Legally, MGC Mortgage, Inc. could not file a claim against the Estate because they are long past the year limit, nine years past the limit. That needs explaining. My name is not on her loan documents, but I was led to believe I had to continue paying the loan, all these years getting no credit for doing so. That needs explaining. Presently, it is my mother’s credit that is being wrecked on paper. Why, nearly a decade after her death?
Probate was open for three years. MGC Mortgage, attempting to squeeze every dime from me, finally started foreclosure against my mother, ten years dead, and is planning to sell the property at auction, no matter what the Probate Court found, on 15 July 2015. This is the reason to file for Injunctive Relief, as the property title was transferred to me by the Court after no claims against the Estate were received.
Such arrogance and gall. And they continue in their extortionist behavior without stop. I wonder how many people they have rooked out of their property?
My mother of blessed memory left 10 years ago. She had a mortgage loan with RBC Mortgage or some such. They had purchased the loan from Aames Home Loan when they went under. My mother’s death was reported to this first alphabet soup company, which was only concerned with who was going to pay the mortgage. My name was not on my mother’s loan. Instead of getting me to continue making payments, I should have been told to file probate. Mortgage holders, in California, have to make a claim on the estate of a deceased mortgagee within a year of the death. The first alphabet soup company sold the mortgage to MGC Mortgage, Inc. without, I think, disclosing the facts of my mother’s death, or MGC Mortgage knowingly committed fraud by having me make payments on an account that was not mine and for which I received no credit for 7 years.
No one is responsible for another’s debts unless you signed, co-signed, or in some other way obligated yourself or made yourself responsible for the bill.
How is it, then, that my mother, whose initial loan was $25,500, now owes MGC Mortgage almost twice that amount 10 years after her death? Why is my mother’s credit being shredded 10 years after her death?
In 2012, an employee of the Los Angeles County Tax Assessor’s office told me to file probate in order to transfer title of the property to my name. There really oughta be a manual…. I thank the Great Spirit daily for motivating her to speak, else I would still be being victimized.

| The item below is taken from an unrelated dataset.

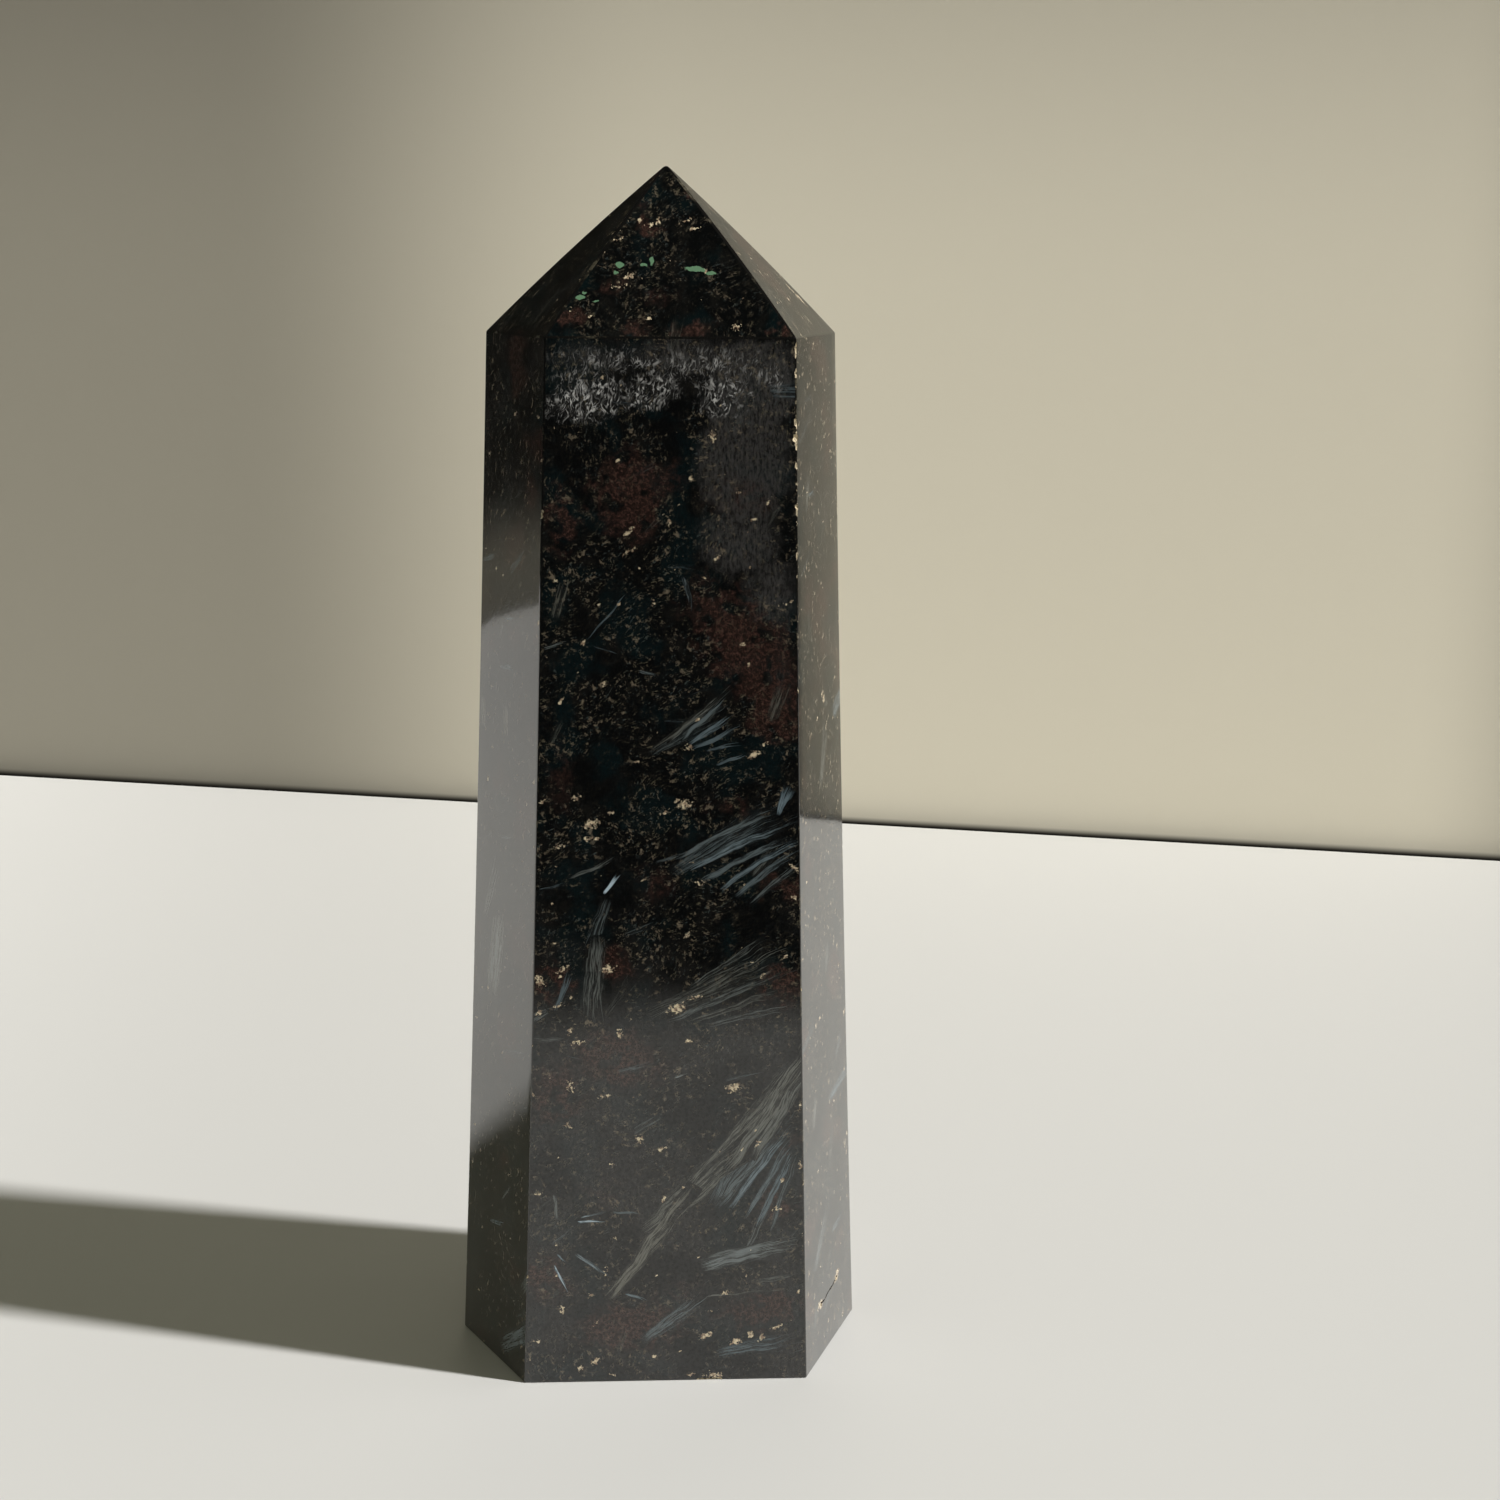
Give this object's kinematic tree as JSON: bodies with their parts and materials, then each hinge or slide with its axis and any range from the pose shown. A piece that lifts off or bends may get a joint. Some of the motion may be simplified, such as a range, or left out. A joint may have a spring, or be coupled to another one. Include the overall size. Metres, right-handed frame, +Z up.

Filing probate costs lots of money, but I got her done. Probate was open for 3 years. MGC Mortgage was duly notified of all that was going on. They were the only creditor listed when probate was initially filed. They needed to make a claim within 4 months of receiving my Letters of Administration, if I have interpreted the Code correctly. No claim was made. Probate closed and I was awarded the property. In the summary, it clearly states that no creditor claims were received by either the Court or the Administrator. Case closed, yes?
No. MGC Mortgage is still trying to get money from my mother’s account. They want me to assume a loan that should not exist. They want me to pay more on top of the 7 years worth of payments made by me, and the decades of payments made by my mother on a $25.5K loan.
MGC Mortgage’s legal department seems unfamiliar with the rules of law, Probate Code, and court orders. They have foreclosed on the property, after 10 years of milking the account, and plan to sell on 15 July 2015. I explained to them that they failed to make a claim on the Estate, the property was awarded to me with no stipulations, and they needed to respect that as the Business Oversight Bureau of the great state of California informed me that I have grounds for making a complaint.
Probate is about paperwork and reading the the Code to find applicable information to help transfer property title from the deceased to a new owner; it is work that can be accomplished by a dedicated paralegal.
In the final hour, I received a notice from the Los Angeles County Recorder to contact Consumer Affairs for help in stopping the foreclosure sale of the property. They, too, thought I had to assume the loan or pay MGC Mortgage, but I explained the situation, directed them to the sections of the Code I used to defend my position, and they decided to look further at the problem to see if they can at least help stop the sale.